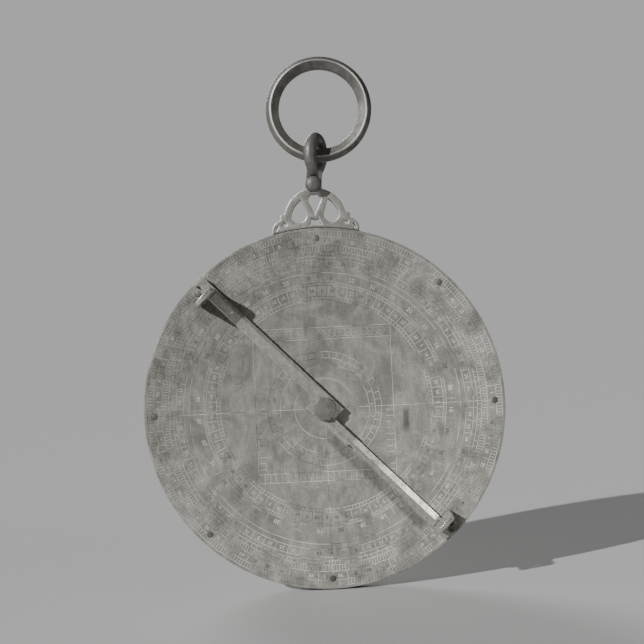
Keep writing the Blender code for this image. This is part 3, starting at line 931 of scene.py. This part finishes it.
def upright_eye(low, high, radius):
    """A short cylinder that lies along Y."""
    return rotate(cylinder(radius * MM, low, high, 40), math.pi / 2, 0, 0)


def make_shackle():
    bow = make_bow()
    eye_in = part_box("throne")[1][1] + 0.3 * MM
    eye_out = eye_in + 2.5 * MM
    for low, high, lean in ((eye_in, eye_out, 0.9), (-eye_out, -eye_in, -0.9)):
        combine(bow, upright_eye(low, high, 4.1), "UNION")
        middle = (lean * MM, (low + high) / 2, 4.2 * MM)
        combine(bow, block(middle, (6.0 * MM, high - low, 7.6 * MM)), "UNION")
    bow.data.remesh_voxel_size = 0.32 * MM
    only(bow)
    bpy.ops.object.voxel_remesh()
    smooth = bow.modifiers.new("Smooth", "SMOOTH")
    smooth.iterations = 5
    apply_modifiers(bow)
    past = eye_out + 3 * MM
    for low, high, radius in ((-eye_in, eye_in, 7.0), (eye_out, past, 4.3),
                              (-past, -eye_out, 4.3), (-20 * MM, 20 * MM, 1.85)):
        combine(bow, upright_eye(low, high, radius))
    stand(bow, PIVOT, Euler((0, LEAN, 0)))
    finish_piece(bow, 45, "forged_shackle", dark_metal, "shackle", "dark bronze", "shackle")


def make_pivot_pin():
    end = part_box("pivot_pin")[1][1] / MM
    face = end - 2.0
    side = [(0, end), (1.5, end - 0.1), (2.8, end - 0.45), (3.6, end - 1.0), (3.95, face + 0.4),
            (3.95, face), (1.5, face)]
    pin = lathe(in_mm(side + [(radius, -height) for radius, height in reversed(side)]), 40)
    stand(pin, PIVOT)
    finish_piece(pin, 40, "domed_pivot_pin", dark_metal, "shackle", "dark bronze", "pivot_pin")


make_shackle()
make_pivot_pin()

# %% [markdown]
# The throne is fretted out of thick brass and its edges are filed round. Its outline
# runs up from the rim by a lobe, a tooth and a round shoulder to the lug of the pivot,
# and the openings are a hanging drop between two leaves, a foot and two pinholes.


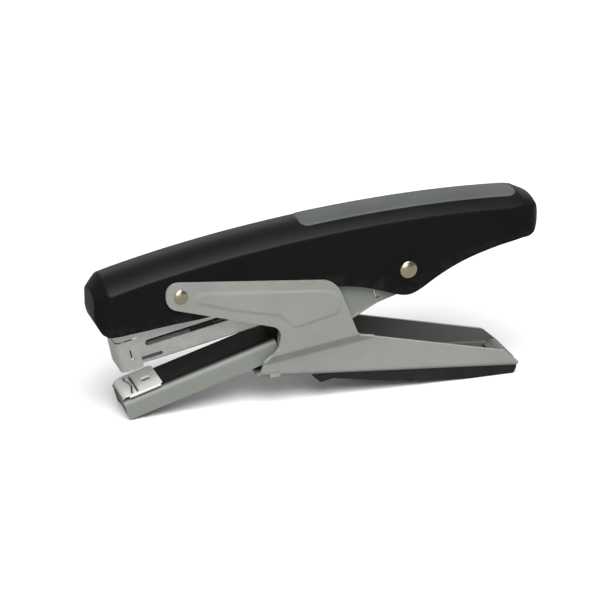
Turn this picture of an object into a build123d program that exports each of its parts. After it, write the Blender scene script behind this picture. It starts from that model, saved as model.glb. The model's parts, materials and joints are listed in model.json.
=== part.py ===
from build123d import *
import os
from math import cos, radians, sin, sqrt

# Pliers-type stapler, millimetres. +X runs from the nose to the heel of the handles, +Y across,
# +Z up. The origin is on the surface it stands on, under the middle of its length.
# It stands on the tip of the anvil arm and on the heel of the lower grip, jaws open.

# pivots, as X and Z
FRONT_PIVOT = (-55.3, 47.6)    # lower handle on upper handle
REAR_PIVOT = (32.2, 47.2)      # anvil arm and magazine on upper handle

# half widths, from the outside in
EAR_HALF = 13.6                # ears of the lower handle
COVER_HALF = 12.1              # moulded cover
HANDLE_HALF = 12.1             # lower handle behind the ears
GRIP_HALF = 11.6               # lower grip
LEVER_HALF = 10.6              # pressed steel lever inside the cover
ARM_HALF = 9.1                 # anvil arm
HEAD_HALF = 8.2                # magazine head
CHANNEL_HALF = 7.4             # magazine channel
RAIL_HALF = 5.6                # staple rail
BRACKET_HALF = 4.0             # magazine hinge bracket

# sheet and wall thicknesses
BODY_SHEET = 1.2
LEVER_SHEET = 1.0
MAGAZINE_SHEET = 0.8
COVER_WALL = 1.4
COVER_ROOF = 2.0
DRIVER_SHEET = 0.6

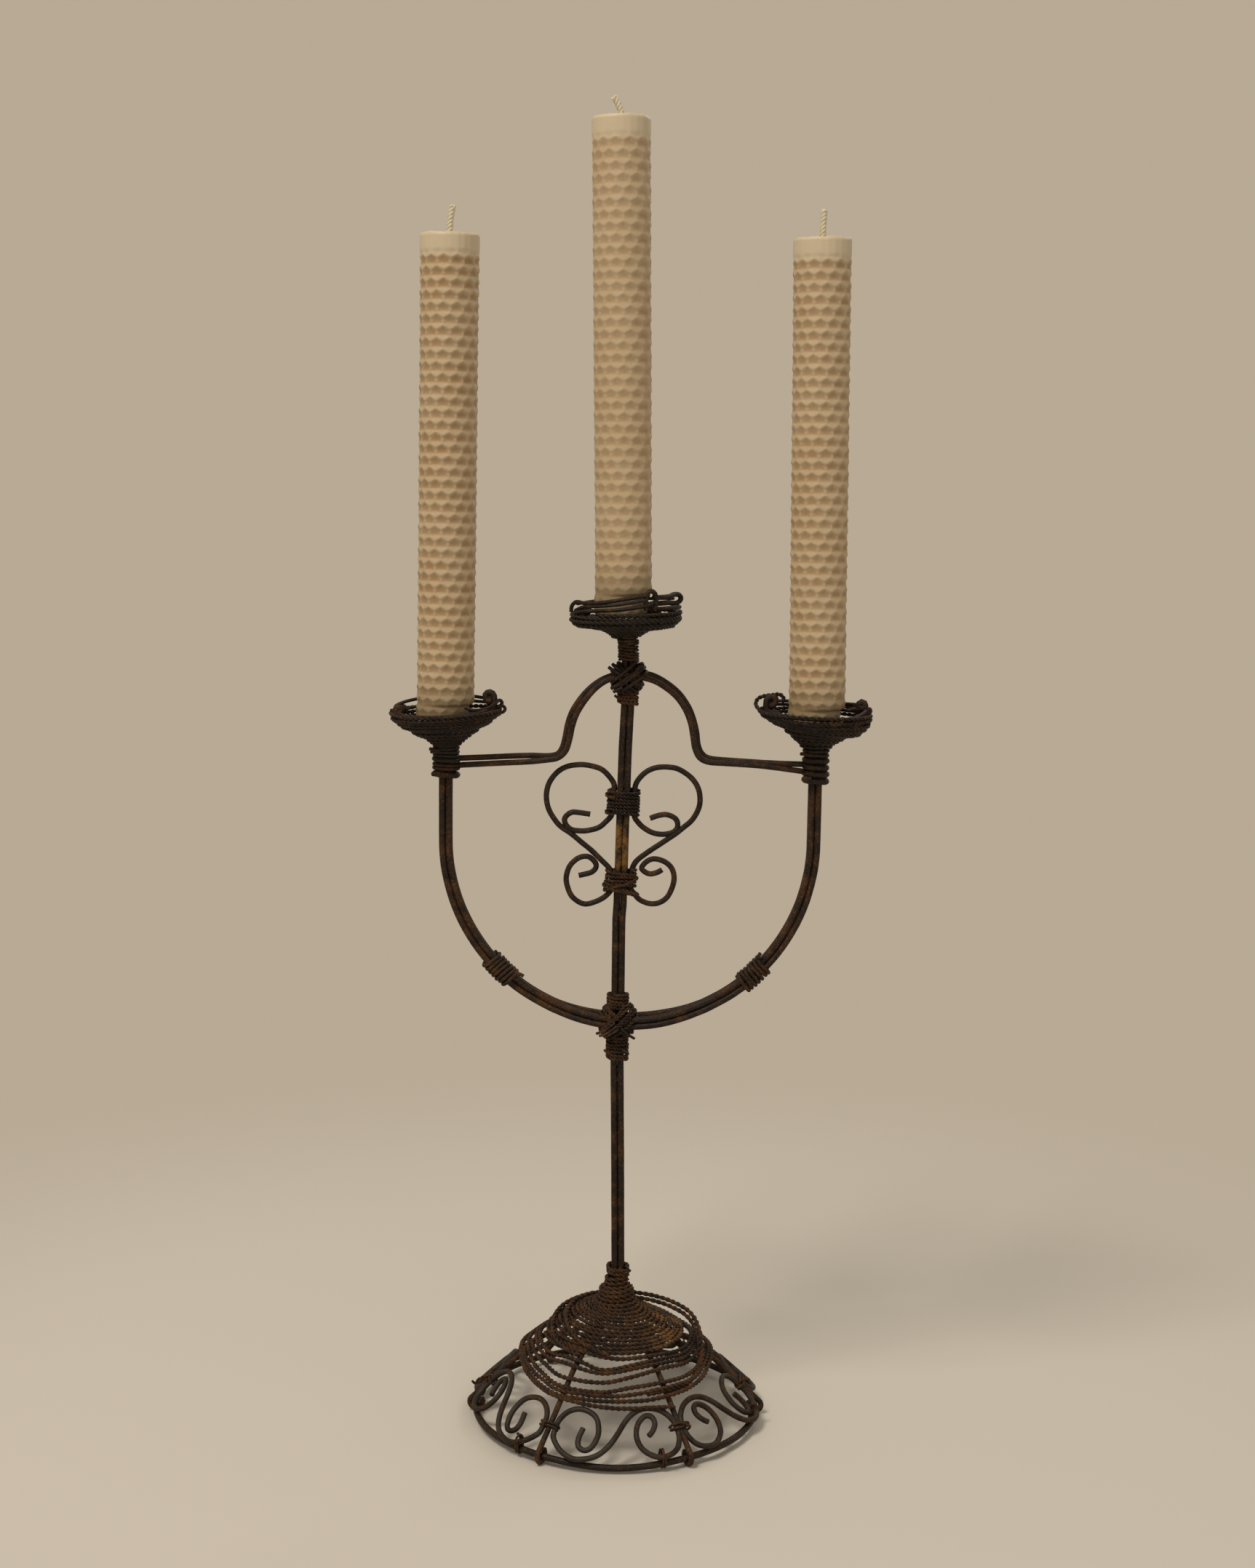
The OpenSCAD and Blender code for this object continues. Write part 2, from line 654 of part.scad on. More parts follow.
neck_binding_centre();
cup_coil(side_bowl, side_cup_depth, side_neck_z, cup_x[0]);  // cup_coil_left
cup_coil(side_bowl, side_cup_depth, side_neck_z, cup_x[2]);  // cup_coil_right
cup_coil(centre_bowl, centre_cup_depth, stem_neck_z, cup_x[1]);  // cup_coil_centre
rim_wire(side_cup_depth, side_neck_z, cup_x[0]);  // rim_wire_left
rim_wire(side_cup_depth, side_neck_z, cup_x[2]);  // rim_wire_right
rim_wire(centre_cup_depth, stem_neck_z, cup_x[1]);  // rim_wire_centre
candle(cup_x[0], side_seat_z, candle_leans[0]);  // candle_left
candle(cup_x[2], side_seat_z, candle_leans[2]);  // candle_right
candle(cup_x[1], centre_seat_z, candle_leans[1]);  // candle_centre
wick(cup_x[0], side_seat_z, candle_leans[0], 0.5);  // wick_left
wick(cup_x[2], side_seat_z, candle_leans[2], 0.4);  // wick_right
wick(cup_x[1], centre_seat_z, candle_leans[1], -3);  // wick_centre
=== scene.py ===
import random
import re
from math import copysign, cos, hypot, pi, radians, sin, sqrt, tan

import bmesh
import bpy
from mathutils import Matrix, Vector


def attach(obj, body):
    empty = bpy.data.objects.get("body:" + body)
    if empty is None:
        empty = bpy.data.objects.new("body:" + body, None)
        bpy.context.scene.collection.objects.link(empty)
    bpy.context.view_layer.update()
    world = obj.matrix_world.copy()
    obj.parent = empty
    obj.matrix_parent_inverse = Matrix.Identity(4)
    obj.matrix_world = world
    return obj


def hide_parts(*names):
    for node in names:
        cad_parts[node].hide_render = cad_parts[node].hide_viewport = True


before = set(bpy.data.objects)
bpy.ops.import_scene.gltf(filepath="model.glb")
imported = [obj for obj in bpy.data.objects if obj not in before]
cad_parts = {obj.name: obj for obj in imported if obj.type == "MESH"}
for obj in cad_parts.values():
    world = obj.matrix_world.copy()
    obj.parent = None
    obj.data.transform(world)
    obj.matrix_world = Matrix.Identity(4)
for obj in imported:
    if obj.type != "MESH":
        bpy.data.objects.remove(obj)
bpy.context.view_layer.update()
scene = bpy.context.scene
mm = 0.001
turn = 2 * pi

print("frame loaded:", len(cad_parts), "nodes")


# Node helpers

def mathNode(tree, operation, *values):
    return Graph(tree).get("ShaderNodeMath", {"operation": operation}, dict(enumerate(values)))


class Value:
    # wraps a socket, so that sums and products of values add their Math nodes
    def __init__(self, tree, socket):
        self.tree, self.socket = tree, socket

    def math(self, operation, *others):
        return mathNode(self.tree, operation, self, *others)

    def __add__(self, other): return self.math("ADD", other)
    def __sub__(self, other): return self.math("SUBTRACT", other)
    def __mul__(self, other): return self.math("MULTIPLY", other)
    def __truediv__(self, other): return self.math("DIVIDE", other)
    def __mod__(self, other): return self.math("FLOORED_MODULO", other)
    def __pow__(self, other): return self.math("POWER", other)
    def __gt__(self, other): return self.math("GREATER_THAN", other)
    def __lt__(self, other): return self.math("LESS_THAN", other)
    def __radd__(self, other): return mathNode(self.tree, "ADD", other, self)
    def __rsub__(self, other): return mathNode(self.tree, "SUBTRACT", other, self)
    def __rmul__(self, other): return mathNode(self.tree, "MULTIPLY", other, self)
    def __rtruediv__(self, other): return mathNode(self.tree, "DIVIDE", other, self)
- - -
Challenge: Return all of the data precisely as it appears.

The reply:
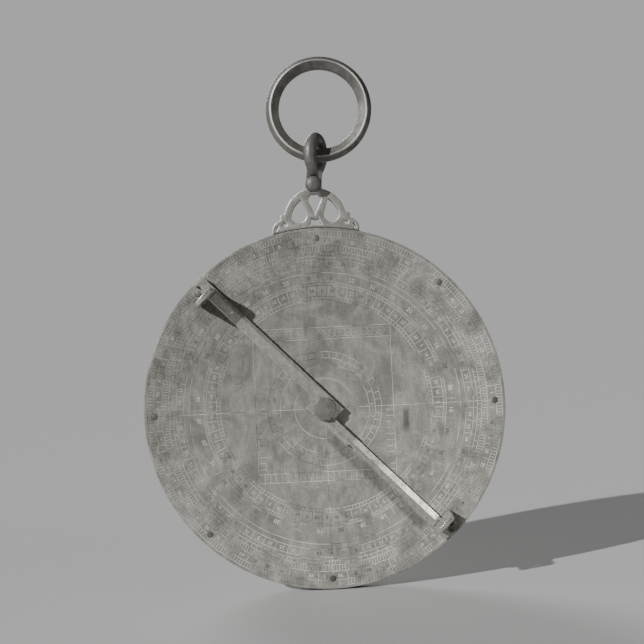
Keep writing the Blender code for this image. This is part 3, starting at line 931 of scene.py. This part finishes it.
def upright_eye(low, high, radius):
    """A short cylinder that lies along Y."""
    return rotate(cylinder(radius * MM, low, high, 40), math.pi / 2, 0, 0)


def make_shackle():
    bow = make_bow()
    eye_in = part_box("throne")[1][1] + 0.3 * MM
    eye_out = eye_in + 2.5 * MM
    for low, high, lean in ((eye_in, eye_out, 0.9), (-eye_out, -eye_in, -0.9)):
        combine(bow, upright_eye(low, high, 4.1), "UNION")
        middle = (lean * MM, (low + high) / 2, 4.2 * MM)
        combine(bow, block(middle, (6.0 * MM, high - low, 7.6 * MM)), "UNION")
    bow.data.remesh_voxel_size = 0.32 * MM
    only(bow)
    bpy.ops.object.voxel_remesh()
    smooth = bow.modifiers.new("Smooth", "SMOOTH")
    smooth.iterations = 5
    apply_modifiers(bow)
    past = eye_out + 3 * MM
    for low, high, radius in ((-eye_in, eye_in, 7.0), (eye_out, past, 4.3),
                              (-past, -eye_out, 4.3), (-20 * MM, 20 * MM, 1.85)):
        combine(bow, upright_eye(low, high, radius))
    stand(bow, PIVOT, Euler((0, LEAN, 0)))
    finish_piece(bow, 45, "forged_shackle", dark_metal, "shackle", "dark bronze", "shackle")


def make_pivot_pin():
    end = part_box("pivot_pin")[1][1] / MM
    face = end - 2.0
    side = [(0, end), (1.5, end - 0.1), (2.8, end - 0.45), (3.6, end - 1.0), (3.95, face + 0.4),
            (3.95, face), (1.5, face)]
    pin = lathe(in_mm(side + [(radius, -height) for radius, height in reversed(side)]), 40)
    stand(pin, PIVOT)
    finish_piece(pin, 40, "domed_pivot_pin", dark_metal, "shackle", "dark bronze", "pivot_pin")


make_shackle()
make_pivot_pin()

# %% [markdown]
# The throne is fretted out of thick brass and its edges are filed round. Its outline
# runs up from the rim by a lobe, a tooth and a round shoulder to the lug of the pivot,
# and the openings are a hanging drop between two leaves, a foot and two pinholes.


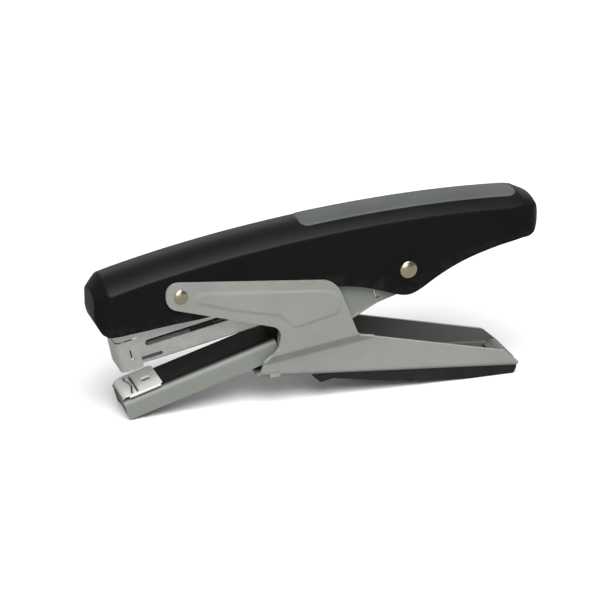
Turn this picture of an object into a build123d program that exports each of its parts. After it, write the Blender scene script behind this picture. It starts from that model, saved as model.glb. The model's parts, materials and joints are listed in model.json.
=== part.py ===
from build123d import *
import os
from math import cos, radians, sin, sqrt

# Pliers-type stapler, millimetres. +X runs from the nose to the heel of the handles, +Y across,
# +Z up. The origin is on the surface it stands on, under the middle of its length.
# It stands on the tip of the anvil arm and on the heel of the lower grip, jaws open.

# pivots, as X and Z
FRONT_PIVOT = (-55.3, 47.6)    # lower handle on upper handle
REAR_PIVOT = (32.2, 47.2)      # anvil arm and magazine on upper handle

# half widths, from the outside in
EAR_HALF = 13.6                # ears of the lower handle
COVER_HALF = 12.1              # moulded cover
HANDLE_HALF = 12.1             # lower handle behind the ears
GRIP_HALF = 11.6               # lower grip
LEVER_HALF = 10.6              # pressed steel lever inside the cover
ARM_HALF = 9.1                 # anvil arm
HEAD_HALF = 8.2                # magazine head
CHANNEL_HALF = 7.4             # magazine channel
RAIL_HALF = 5.6                # staple rail
BRACKET_HALF = 4.0             # magazine hinge bracket

# sheet and wall thicknesses
BODY_SHEET = 1.2
LEVER_SHEET = 1.0
MAGAZINE_SHEET = 0.8
COVER_WALL = 1.4
COVER_ROOF = 2.0
DRIVER_SHEET = 0.6

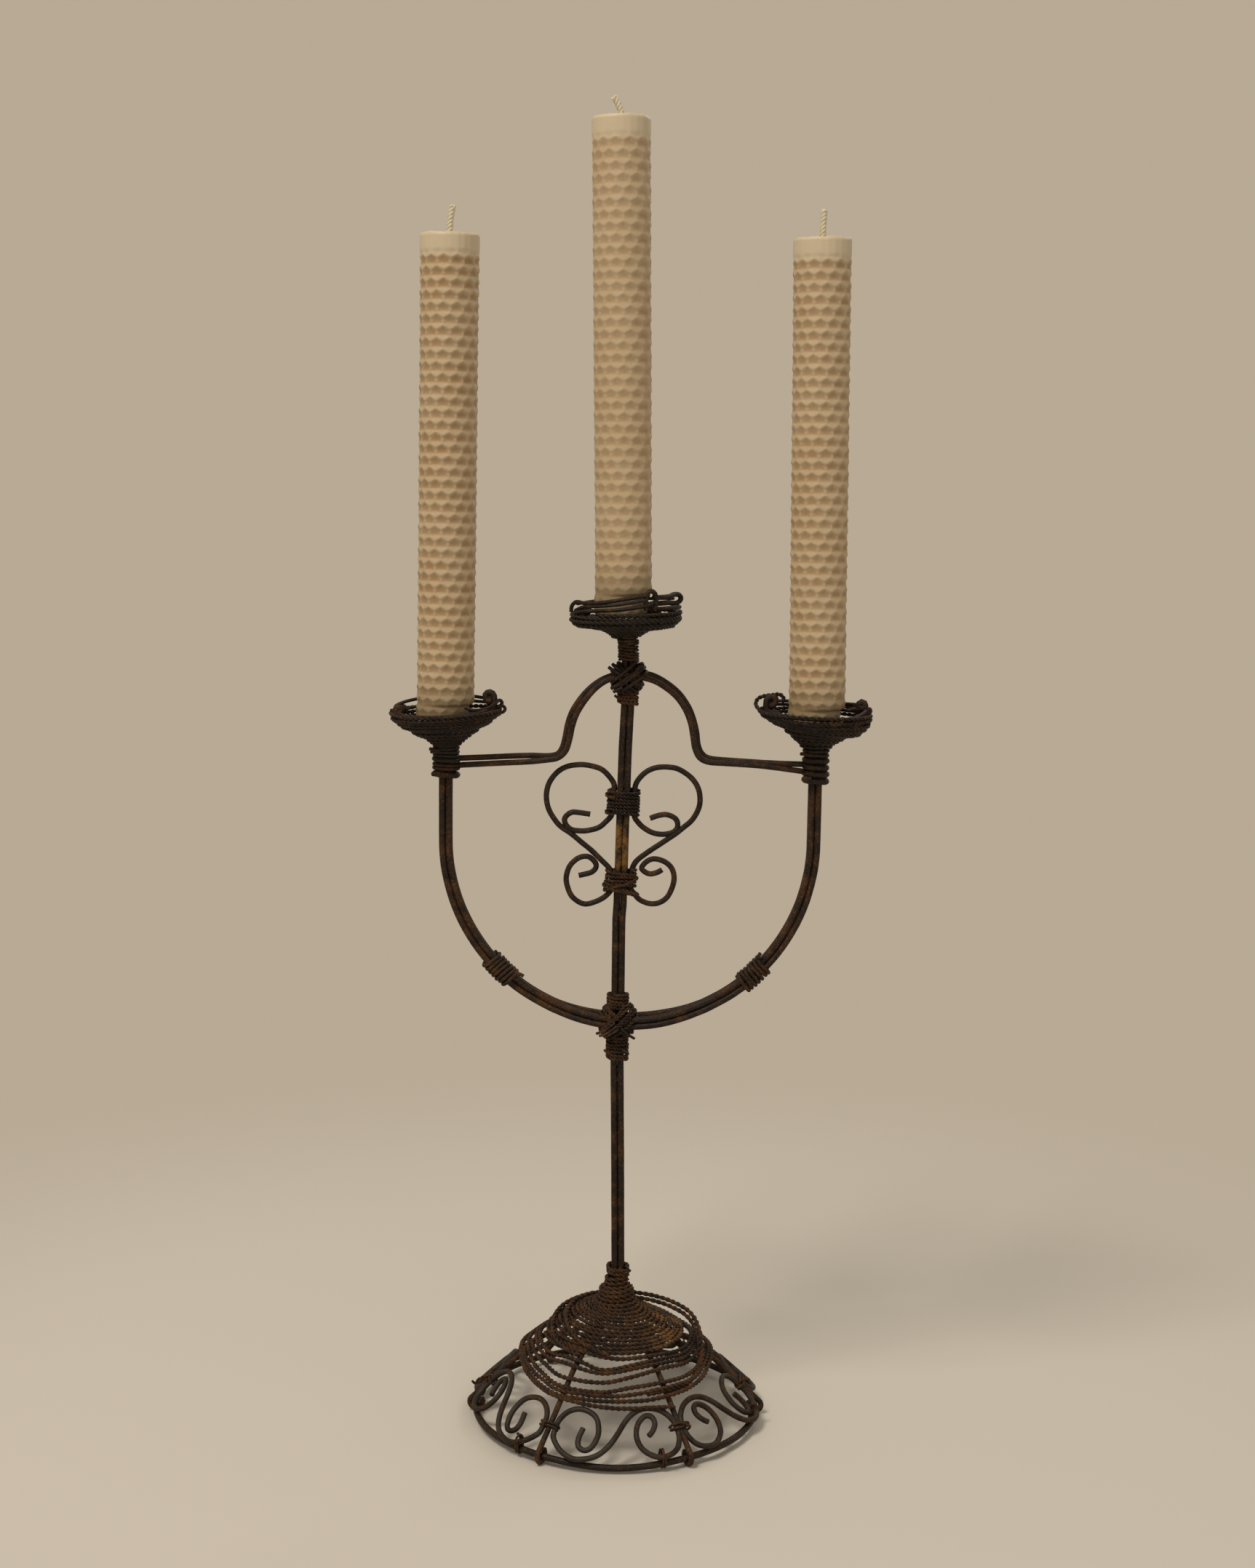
The OpenSCAD and Blender code for this object continues. Write part 2, from line 654 of part.scad on. More parts follow.
neck_binding_centre();
cup_coil(side_bowl, side_cup_depth, side_neck_z, cup_x[0]);  // cup_coil_left
cup_coil(side_bowl, side_cup_depth, side_neck_z, cup_x[2]);  // cup_coil_right
cup_coil(centre_bowl, centre_cup_depth, stem_neck_z, cup_x[1]);  // cup_coil_centre
rim_wire(side_cup_depth, side_neck_z, cup_x[0]);  // rim_wire_left
rim_wire(side_cup_depth, side_neck_z, cup_x[2]);  // rim_wire_right
rim_wire(centre_cup_depth, stem_neck_z, cup_x[1]);  // rim_wire_centre
candle(cup_x[0], side_seat_z, candle_leans[0]);  // candle_left
candle(cup_x[2], side_seat_z, candle_leans[2]);  // candle_right
candle(cup_x[1], centre_seat_z, candle_leans[1]);  // candle_centre
wick(cup_x[0], side_seat_z, candle_leans[0], 0.5);  // wick_left
wick(cup_x[2], side_seat_z, candle_leans[2], 0.4);  // wick_right
wick(cup_x[1], centre_seat_z, candle_leans[1], -3);  // wick_centre
=== scene.py ===
import random
import re
from math import copysign, cos, hypot, pi, radians, sin, sqrt, tan

import bmesh
import bpy
from mathutils import Matrix, Vector


def attach(obj, body):
    empty = bpy.data.objects.get("body:" + body)
    if empty is None:
        empty = bpy.data.objects.new("body:" + body, None)
        bpy.context.scene.collection.objects.link(empty)
    bpy.context.view_layer.update()
    world = obj.matrix_world.copy()
    obj.parent = empty
    obj.matrix_parent_inverse = Matrix.Identity(4)
    obj.matrix_world = world
    return obj


def hide_parts(*names):
    for node in names:
        cad_parts[node].hide_render = cad_parts[node].hide_viewport = True


before = set(bpy.data.objects)
bpy.ops.import_scene.gltf(filepath="model.glb")
imported = [obj for obj in bpy.data.objects if obj not in before]
cad_parts = {obj.name: obj for obj in imported if obj.type == "MESH"}
for obj in cad_parts.values():
    world = obj.matrix_world.copy()
    obj.parent = None
    obj.data.transform(world)
    obj.matrix_world = Matrix.Identity(4)
for obj in imported:
    if obj.type != "MESH":
        bpy.data.objects.remove(obj)
bpy.context.view_layer.update()
scene = bpy.context.scene
mm = 0.001
turn = 2 * pi

print("frame loaded:", len(cad_parts), "nodes")


# Node helpers

def mathNode(tree, operation, *values):
    return Graph(tree).get("ShaderNodeMath", {"operation": operation}, dict(enumerate(values)))


class Value:
    # wraps a socket, so that sums and products of values add their Math nodes
    def __init__(self, tree, socket):
        self.tree, self.socket = tree, socket

    def math(self, operation, *others):
        return mathNode(self.tree, operation, self, *others)

    def __add__(self, other): return self.math("ADD", other)
    def __sub__(self, other): return self.math("SUBTRACT", other)
    def __mul__(self, other): return self.math("MULTIPLY", other)
    def __truediv__(self, other): return self.math("DIVIDE", other)
    def __mod__(self, other): return self.math("FLOORED_MODULO", other)
    def __pow__(self, other): return self.math("POWER", other)
    def __gt__(self, other): return self.math("GREATER_THAN", other)
    def __lt__(self, other): return self.math("LESS_THAN", other)
    def __radd__(self, other): return mathNode(self.tree, "ADD", other, self)
    def __rsub__(self, other): return mathNode(self.tree, "SUBTRACT", other, self)
    def __rmul__(self, other): return mathNode(self.tree, "MULTIPLY", other, self)
    def __rtruediv__(self, other): return mathNode(self.tree, "DIVIDE", other, self)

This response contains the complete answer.